The Teacher than asks us to not be overly wicked, neither be a fool and rhetorically asks, ‘why should you die before your time?’ When I first read this, I was imagining a parent dropping their child off at school. Some of you are parents. When you dropped your child off at school, would you tell them, ‘Today, please don’t be overly wicked. Just be kind of wicked. Instead of 100% wickedness, please just go for about 25%.’ Are you going to announce a moderation of wickedness expectation to your child?
What does this phrase mean? First off, Qoheleth again seems to be slightly going back on himself. He says in verse 15 that people who do evil sometimes end up extending their lives. In verse 17, he seems to be moving into the terrain that for overt wickedness, there is a retributive justice. An example may be a capital offense. If someone kills a bunch of people in pre-meditation, this is a wicked act, obviously, and they may be sentenced to the death penalty and in other words, die before their time. If one is Osama Bin Laden, Seal Team Six may show up at your front door one day and one’s life is cut short as a result of the wickedness.
So, wait a minute here, what is Qoheleth saying? Is he asking us to be moderate in our pursuit of righteousness? Shouldn’t this be something that we have a zeal for? Even more potentially disturbing, is he asking us to be moderate in our wickedness?
Well, to the point of being overly righteous, we already handled a little of that in our analysis of that verse. Contextually, Qoheleth is letting people know that if the goal of their righteousness is avoiding good days and bad days (or good/ bad seasons) that it is foolish to be righteous for this goal. Furthermore, he may also be criticizing Pharisaical type characters who are self-righteous and telling them not to ruin themselves with their legalism.
The charge to be moderate in correlation with not being overly wicked is more problematic. What could the teacher mean here? Qoheleth operates on the basis of there being wickedness in everybody. You. Myself. All of us. Qoheleth is coming to that observation in a moment. Everyone has wickedness so to simply say ‘don’t be evil’ would be somewhat of an understatement. What I believe Qoheleth is asking of his listeners here is to not grow in a tolerance for sin and evil. ‘Overly evil’ can mean having a hard heart, a seared conscious and having no conviction for evil/ wickedness in our lives when we commit these bad actions.
Therefore, his instruction is to fear God and the term ‘fear God’ in other places in Scripture has another phrase attached to it: ‘keep His commandments.’ (Ecclesiastes 12:13) Fearing God means having a healthy reverence which directly implies having a concern for what He asks us to do.
We should have an awareness of human nature that recognizes that all are imperfect including ourselves. Qoheleth may be talking to an upper class audience in this section since he uses the example of a servant insulting his master.

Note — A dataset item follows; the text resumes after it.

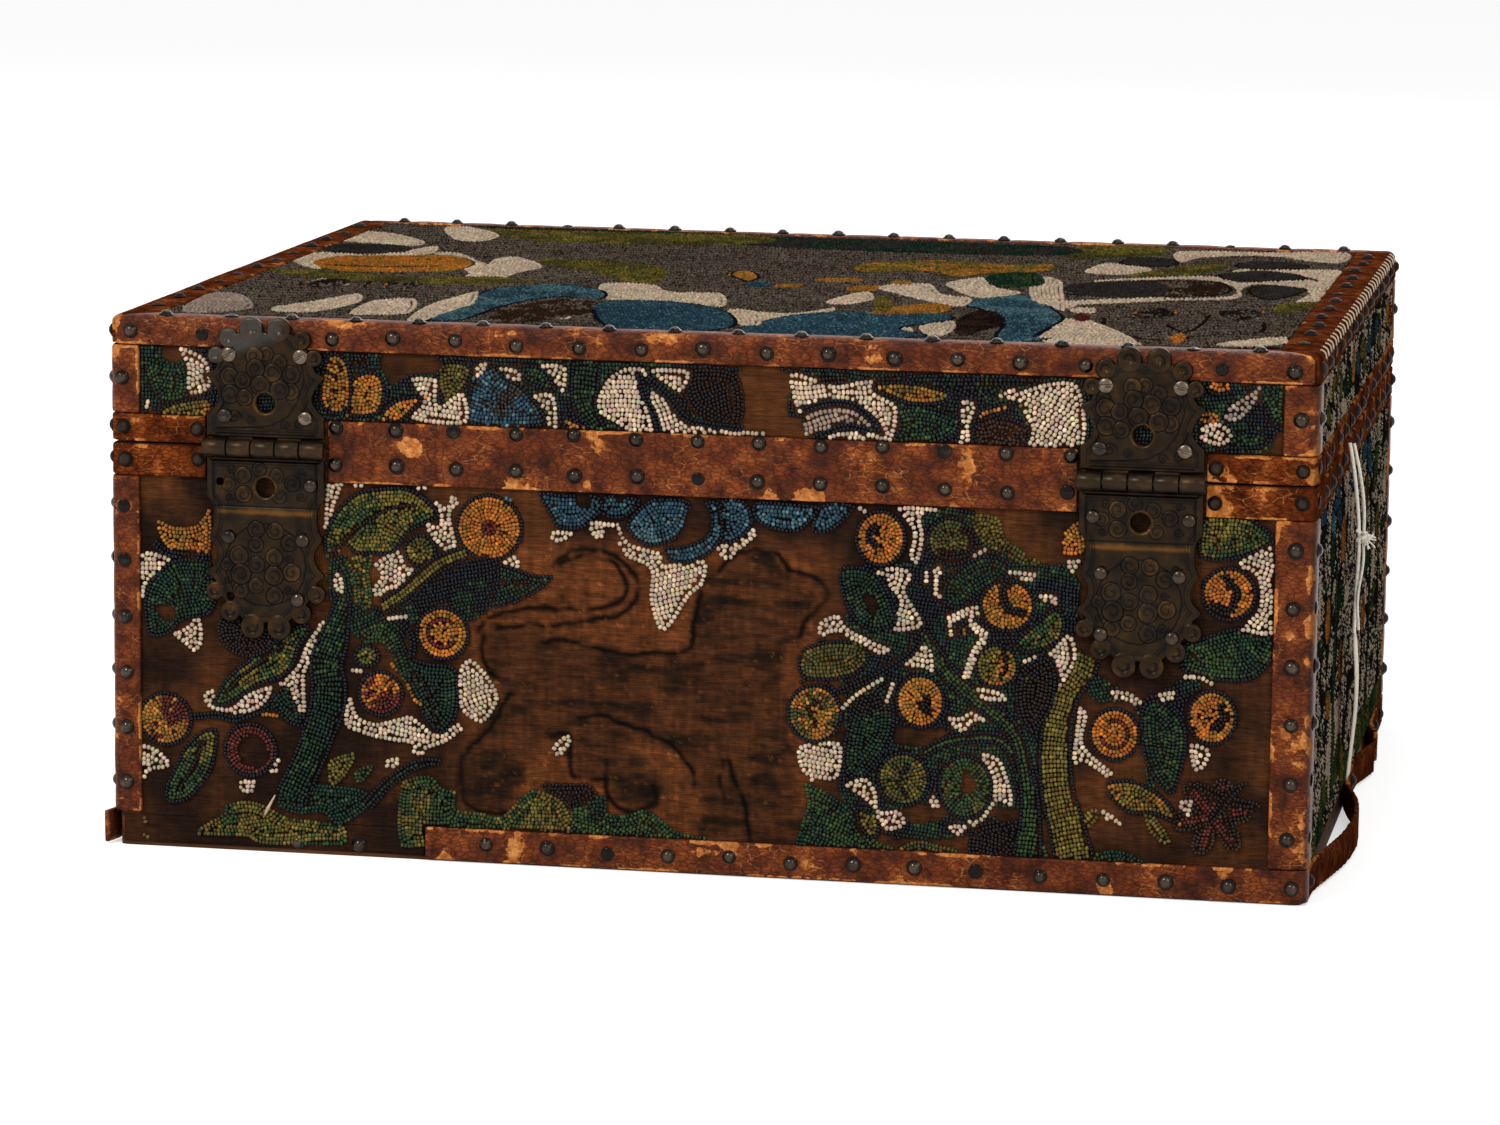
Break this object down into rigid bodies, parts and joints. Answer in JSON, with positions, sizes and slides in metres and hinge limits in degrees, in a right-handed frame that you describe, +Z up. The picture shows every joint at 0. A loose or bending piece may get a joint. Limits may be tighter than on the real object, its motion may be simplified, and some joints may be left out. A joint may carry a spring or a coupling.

As one can imagine, this may have resulted in harm via punishment coming to the servant but the Teacher warns about hypocrisy. Is the upper class master really going to punish the servant when the master realizes he does the exact same thing? We actually can move more toward empathy, forgiveness and compassion by realizing our faults and if we are about to lay the hammer down on somebody else’s sin we had better search our hearts to make sure we are not struggling with the same thing.